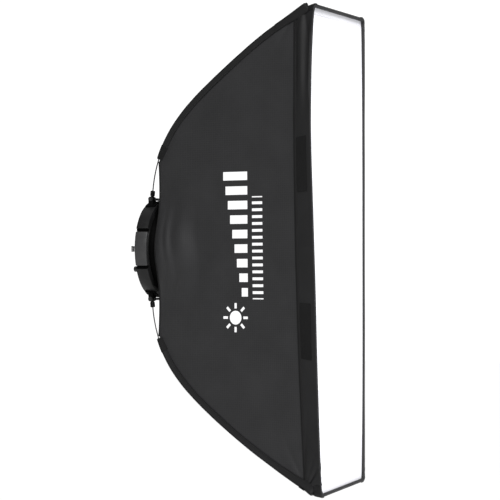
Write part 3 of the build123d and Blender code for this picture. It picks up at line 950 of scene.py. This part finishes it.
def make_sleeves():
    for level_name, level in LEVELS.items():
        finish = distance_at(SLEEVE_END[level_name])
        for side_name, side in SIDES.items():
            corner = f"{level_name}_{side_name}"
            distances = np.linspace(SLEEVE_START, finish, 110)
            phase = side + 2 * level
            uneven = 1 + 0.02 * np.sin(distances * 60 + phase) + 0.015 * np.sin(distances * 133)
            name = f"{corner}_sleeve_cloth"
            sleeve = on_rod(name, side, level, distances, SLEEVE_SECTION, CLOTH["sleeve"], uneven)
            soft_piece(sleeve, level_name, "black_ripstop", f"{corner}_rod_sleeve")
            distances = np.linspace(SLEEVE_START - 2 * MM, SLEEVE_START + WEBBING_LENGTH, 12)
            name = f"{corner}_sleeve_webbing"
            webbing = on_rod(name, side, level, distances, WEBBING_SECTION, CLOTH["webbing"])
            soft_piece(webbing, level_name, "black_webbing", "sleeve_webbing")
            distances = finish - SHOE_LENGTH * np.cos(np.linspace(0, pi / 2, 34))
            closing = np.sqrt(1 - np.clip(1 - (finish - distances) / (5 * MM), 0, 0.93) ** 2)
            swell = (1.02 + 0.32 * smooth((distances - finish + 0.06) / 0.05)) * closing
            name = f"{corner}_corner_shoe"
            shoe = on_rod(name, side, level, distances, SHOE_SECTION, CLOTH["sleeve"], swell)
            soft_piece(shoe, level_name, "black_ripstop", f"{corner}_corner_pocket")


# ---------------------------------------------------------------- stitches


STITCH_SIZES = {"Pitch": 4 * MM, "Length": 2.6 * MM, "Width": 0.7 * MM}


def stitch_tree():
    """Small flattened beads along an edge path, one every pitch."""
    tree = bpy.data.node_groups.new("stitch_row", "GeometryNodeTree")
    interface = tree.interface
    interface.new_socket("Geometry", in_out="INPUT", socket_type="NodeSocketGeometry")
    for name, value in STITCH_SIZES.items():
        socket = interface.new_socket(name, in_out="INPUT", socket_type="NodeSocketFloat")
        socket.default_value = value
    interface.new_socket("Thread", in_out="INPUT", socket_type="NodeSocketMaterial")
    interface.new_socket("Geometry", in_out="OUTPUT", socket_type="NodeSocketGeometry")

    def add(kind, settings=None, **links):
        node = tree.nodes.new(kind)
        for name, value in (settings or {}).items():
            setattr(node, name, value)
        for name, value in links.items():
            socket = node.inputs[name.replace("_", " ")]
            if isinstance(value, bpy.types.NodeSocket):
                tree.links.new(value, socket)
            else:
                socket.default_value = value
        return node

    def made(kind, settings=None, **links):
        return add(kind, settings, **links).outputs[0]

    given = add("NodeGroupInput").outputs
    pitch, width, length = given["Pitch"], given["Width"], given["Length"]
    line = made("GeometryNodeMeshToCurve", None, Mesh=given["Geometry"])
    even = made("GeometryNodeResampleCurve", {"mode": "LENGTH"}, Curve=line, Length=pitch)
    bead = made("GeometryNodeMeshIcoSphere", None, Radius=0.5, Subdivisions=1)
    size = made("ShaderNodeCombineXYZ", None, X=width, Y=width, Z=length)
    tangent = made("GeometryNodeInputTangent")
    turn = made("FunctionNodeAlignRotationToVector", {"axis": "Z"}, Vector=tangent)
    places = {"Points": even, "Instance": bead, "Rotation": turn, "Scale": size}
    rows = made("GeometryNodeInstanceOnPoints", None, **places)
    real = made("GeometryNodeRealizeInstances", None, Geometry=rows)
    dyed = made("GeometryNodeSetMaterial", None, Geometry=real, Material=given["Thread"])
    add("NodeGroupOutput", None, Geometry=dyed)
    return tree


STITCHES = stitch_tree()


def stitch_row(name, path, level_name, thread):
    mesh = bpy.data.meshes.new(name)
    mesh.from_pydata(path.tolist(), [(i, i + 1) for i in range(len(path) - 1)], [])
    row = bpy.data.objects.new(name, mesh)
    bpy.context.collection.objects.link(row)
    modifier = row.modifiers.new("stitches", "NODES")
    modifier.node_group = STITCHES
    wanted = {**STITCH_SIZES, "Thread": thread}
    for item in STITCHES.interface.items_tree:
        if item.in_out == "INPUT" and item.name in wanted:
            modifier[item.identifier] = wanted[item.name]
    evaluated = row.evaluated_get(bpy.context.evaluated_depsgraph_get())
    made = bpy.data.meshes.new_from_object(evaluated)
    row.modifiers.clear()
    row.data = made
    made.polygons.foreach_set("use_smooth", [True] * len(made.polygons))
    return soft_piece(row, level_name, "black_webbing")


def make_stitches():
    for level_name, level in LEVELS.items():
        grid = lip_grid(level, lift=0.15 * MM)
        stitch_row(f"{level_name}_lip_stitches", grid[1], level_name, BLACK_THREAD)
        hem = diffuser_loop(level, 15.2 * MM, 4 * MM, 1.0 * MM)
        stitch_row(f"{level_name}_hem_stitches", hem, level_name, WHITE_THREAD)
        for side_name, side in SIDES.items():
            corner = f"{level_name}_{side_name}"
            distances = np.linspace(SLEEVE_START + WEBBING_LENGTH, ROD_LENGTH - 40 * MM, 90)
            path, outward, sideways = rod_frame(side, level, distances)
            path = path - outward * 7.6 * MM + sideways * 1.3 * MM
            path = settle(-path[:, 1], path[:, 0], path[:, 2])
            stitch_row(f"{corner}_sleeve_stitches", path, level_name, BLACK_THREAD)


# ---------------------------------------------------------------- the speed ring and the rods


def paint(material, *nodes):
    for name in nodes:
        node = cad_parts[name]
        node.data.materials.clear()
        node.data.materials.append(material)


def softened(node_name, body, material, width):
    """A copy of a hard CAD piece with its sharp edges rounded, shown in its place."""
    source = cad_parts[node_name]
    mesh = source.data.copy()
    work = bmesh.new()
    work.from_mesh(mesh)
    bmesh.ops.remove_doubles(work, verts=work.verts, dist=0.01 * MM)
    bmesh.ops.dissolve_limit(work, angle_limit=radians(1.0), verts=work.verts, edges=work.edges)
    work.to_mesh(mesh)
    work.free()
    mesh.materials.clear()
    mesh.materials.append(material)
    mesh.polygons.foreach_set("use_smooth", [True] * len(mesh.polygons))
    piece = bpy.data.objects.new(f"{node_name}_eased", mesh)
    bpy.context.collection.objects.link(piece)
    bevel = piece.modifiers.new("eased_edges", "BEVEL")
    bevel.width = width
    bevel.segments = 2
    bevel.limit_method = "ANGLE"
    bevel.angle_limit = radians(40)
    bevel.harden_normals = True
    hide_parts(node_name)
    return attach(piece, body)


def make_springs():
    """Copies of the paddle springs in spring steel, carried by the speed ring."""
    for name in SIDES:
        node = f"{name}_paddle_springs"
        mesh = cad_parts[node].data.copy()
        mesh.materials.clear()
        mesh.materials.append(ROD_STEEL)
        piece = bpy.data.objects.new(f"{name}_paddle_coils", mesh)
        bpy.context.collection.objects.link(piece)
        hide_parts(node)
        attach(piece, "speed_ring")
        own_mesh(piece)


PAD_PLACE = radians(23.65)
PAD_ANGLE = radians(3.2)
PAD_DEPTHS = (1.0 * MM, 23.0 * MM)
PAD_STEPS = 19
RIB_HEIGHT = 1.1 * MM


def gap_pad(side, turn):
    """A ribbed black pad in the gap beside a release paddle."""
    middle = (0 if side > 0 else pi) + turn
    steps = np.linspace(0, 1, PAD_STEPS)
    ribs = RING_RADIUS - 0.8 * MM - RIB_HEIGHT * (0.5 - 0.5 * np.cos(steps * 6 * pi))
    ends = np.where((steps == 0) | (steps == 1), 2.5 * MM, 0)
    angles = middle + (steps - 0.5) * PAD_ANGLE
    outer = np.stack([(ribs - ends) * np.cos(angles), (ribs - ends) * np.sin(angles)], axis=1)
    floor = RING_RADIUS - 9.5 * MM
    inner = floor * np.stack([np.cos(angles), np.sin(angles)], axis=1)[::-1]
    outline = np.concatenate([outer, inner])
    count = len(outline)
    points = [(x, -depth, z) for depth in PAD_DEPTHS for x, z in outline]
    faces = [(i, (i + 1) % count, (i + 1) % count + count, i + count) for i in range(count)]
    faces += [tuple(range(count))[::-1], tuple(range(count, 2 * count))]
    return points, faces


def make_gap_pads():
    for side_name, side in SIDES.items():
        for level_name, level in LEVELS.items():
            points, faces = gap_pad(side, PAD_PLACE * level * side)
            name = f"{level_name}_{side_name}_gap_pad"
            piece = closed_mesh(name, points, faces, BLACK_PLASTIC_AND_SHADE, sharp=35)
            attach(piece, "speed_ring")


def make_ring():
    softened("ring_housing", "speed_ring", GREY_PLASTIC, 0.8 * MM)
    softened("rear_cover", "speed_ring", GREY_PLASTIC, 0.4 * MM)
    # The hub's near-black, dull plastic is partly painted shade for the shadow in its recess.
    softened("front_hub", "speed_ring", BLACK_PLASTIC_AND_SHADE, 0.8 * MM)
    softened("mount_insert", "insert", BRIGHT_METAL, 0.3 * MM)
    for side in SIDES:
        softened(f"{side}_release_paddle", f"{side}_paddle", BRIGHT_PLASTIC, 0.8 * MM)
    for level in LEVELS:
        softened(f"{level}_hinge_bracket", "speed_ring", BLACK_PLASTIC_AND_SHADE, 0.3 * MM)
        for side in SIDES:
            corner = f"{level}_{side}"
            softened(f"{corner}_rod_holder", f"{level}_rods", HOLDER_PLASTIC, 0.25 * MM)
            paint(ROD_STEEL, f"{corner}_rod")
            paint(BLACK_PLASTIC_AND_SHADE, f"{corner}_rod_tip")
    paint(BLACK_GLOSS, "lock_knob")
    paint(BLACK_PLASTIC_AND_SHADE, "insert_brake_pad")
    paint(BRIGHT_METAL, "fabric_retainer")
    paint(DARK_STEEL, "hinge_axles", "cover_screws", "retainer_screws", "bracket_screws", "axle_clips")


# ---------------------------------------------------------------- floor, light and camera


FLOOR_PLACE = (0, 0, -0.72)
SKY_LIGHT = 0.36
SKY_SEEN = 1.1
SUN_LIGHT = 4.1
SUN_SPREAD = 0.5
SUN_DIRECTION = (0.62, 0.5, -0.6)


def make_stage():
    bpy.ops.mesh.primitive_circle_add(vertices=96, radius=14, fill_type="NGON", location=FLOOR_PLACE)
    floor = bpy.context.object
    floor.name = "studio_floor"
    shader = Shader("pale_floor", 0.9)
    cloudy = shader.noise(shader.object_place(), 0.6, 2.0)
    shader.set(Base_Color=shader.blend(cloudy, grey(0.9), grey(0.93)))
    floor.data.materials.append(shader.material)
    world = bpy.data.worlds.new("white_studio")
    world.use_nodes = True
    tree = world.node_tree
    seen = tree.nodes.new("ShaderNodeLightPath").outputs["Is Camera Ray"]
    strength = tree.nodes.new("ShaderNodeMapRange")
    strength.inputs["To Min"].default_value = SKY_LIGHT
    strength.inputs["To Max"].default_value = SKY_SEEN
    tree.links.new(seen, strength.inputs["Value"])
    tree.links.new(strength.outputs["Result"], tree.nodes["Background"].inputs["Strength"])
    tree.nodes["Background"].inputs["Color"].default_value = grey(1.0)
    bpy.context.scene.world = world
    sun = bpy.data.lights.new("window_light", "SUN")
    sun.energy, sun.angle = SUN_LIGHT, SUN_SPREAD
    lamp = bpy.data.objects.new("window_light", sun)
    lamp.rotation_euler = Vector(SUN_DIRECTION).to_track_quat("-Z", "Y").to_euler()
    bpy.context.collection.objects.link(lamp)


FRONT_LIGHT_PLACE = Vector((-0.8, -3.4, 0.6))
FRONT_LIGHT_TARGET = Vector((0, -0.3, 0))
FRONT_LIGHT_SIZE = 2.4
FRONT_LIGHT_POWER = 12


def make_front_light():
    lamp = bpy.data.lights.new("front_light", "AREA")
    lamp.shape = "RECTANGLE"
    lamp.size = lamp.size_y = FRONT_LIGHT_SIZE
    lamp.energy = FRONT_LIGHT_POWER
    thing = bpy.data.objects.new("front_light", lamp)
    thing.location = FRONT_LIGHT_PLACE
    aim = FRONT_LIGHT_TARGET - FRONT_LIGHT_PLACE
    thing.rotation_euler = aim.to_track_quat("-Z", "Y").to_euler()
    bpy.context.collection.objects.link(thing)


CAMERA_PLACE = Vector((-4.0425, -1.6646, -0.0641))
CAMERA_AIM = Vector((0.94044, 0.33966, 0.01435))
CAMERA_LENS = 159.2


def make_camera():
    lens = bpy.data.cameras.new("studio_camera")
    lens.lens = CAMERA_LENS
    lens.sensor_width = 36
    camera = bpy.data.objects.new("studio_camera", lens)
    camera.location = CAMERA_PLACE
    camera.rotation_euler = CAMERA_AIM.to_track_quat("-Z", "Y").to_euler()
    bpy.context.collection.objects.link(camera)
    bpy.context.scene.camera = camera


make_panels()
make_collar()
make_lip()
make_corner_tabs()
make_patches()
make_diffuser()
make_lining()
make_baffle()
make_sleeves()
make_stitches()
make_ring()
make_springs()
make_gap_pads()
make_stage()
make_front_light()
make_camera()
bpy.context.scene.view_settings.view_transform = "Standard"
============================================================
Direction >> How many of the lines in the listing above hold the word "copy"? Report only that figure.

Written response >> 3